▶ Raw data:
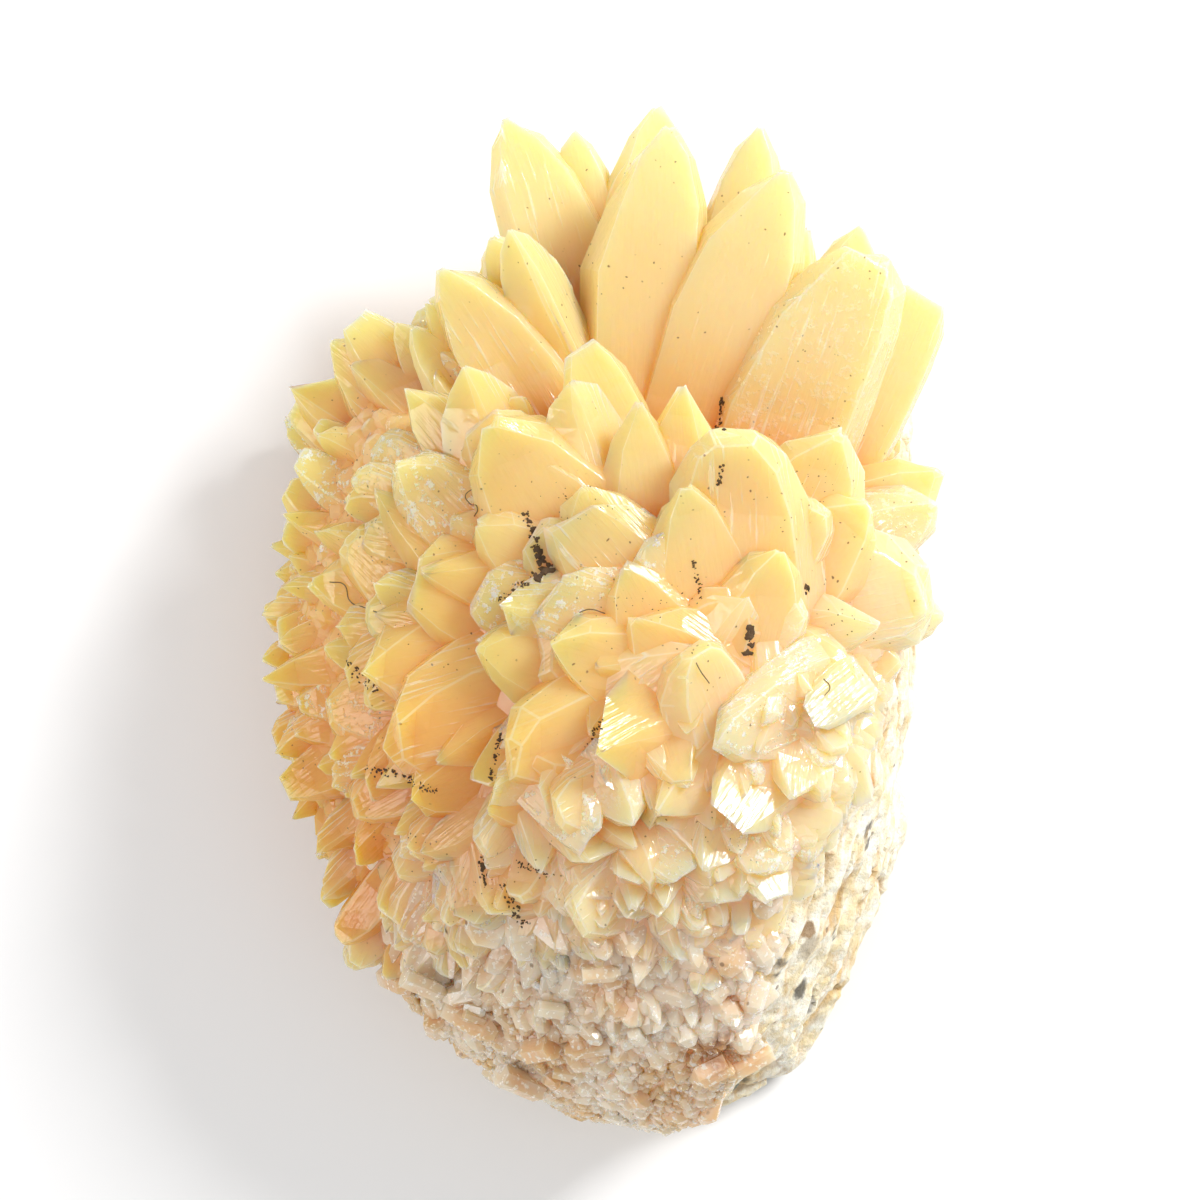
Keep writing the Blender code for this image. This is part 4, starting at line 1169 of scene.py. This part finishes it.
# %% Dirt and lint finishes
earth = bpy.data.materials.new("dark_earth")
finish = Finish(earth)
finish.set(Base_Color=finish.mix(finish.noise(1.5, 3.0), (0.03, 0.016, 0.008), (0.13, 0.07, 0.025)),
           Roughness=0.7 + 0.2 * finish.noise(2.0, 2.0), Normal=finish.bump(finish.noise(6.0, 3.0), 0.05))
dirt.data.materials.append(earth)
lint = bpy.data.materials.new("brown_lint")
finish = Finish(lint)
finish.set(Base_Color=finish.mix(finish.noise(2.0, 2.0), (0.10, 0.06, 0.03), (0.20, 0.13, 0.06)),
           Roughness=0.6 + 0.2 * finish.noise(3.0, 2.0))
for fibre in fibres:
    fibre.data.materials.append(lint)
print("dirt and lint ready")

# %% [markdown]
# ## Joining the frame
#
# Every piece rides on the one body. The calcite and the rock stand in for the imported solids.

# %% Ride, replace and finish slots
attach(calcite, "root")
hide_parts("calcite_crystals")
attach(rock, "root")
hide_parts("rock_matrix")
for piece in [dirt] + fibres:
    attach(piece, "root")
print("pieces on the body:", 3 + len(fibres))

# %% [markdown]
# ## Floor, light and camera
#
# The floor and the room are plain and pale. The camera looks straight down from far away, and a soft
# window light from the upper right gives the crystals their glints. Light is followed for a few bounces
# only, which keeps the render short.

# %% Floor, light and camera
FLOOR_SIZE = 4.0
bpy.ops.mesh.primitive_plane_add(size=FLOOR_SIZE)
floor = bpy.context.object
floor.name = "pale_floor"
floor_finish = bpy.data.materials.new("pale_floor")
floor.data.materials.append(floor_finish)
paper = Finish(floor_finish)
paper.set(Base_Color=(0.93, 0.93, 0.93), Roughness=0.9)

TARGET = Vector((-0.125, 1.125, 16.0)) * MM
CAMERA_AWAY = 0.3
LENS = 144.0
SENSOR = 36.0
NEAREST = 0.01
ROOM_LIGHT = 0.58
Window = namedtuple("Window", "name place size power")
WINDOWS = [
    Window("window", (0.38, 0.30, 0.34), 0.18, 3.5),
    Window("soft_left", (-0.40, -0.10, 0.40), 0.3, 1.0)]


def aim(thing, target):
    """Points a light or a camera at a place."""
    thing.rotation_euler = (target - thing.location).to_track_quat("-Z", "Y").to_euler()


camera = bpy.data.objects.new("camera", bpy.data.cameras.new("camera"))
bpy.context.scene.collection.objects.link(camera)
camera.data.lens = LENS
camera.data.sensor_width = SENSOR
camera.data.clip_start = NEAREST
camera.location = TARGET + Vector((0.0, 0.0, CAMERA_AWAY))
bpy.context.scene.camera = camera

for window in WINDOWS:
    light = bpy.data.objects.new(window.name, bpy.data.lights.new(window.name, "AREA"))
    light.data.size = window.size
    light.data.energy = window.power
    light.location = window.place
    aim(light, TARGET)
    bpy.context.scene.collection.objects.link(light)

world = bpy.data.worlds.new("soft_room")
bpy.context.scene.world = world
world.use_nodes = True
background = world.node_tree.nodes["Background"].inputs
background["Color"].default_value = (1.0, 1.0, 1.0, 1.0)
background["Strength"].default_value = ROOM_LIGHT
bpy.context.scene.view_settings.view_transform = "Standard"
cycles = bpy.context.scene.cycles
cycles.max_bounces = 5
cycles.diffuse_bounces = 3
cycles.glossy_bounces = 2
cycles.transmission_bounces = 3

▶ Aim: Copy the lines from the start of the data verbatim, stopping after the line containing "for piece in".

▶ Expected output:
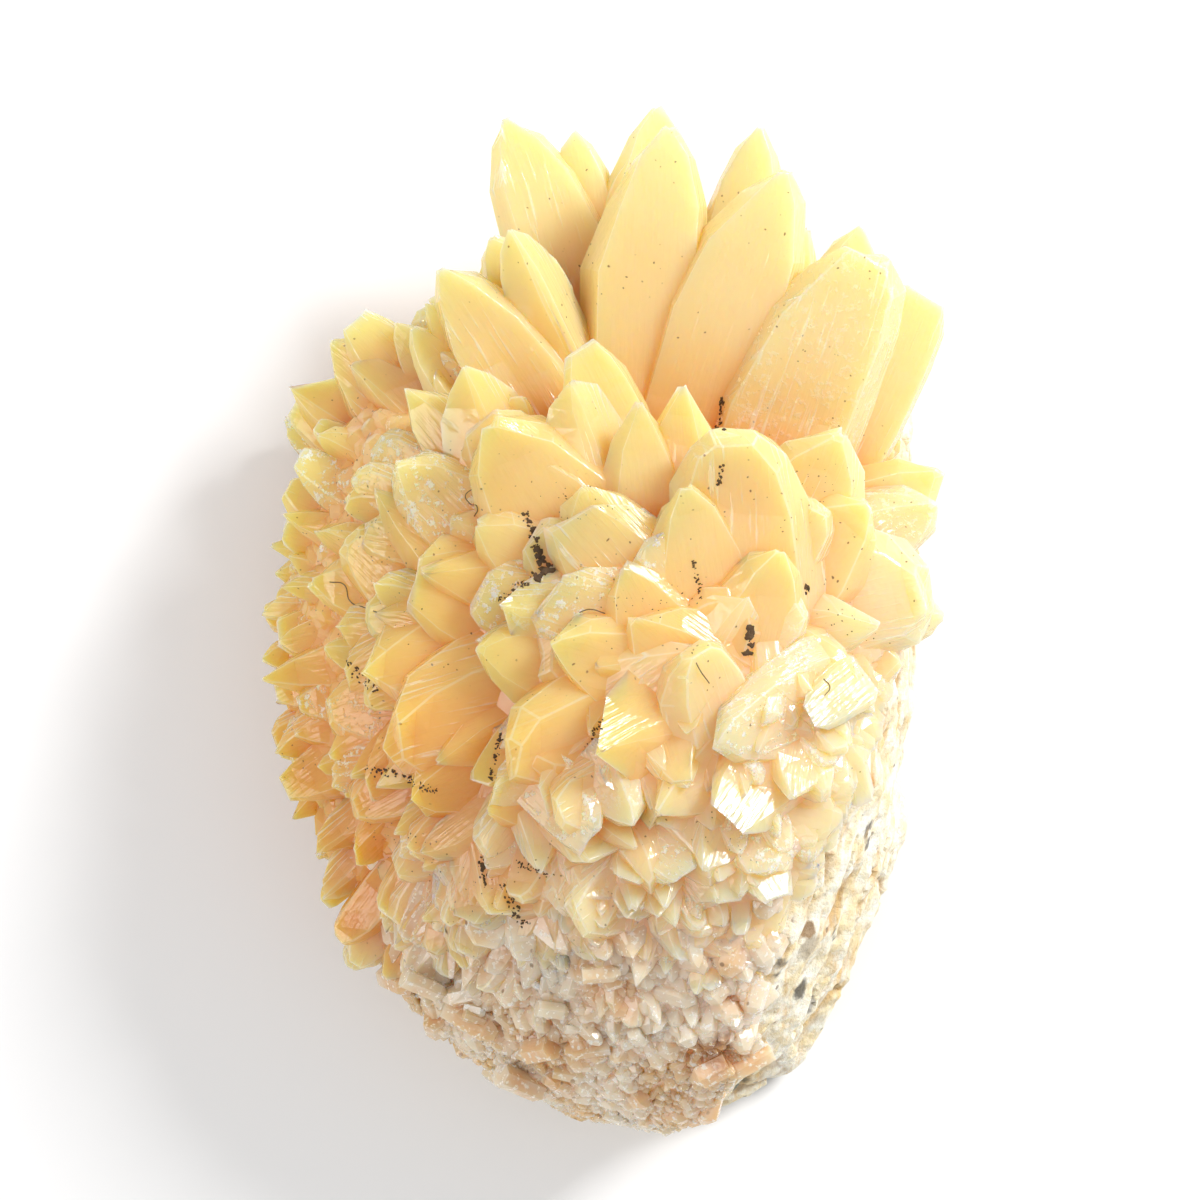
Keep writing the Blender code for this image. This is part 4, starting at line 1169 of scene.py. This part finishes it.
# %% Dirt and lint finishes
earth = bpy.data.materials.new("dark_earth")
finish = Finish(earth)
finish.set(Base_Color=finish.mix(finish.noise(1.5, 3.0), (0.03, 0.016, 0.008), (0.13, 0.07, 0.025)),
           Roughness=0.7 + 0.2 * finish.noise(2.0, 2.0), Normal=finish.bump(finish.noise(6.0, 3.0), 0.05))
dirt.data.materials.append(earth)
lint = bpy.data.materials.new("brown_lint")
finish = Finish(lint)
finish.set(Base_Color=finish.mix(finish.noise(2.0, 2.0), (0.10, 0.06, 0.03), (0.20, 0.13, 0.06)),
           Roughness=0.6 + 0.2 * finish.noise(3.0, 2.0))
for fibre in fibres:
    fibre.data.materials.append(lint)
print("dirt and lint ready")

# %% [markdown]
# ## Joining the frame
#
# Every piece rides on the one body. The calcite and the rock stand in for the imported solids.

# %% Ride, replace and finish slots
attach(calcite, "root")
hide_parts("calcite_crystals")
attach(rock, "root")
hide_parts("rock_matrix")
for piece in [dirt] + fibres:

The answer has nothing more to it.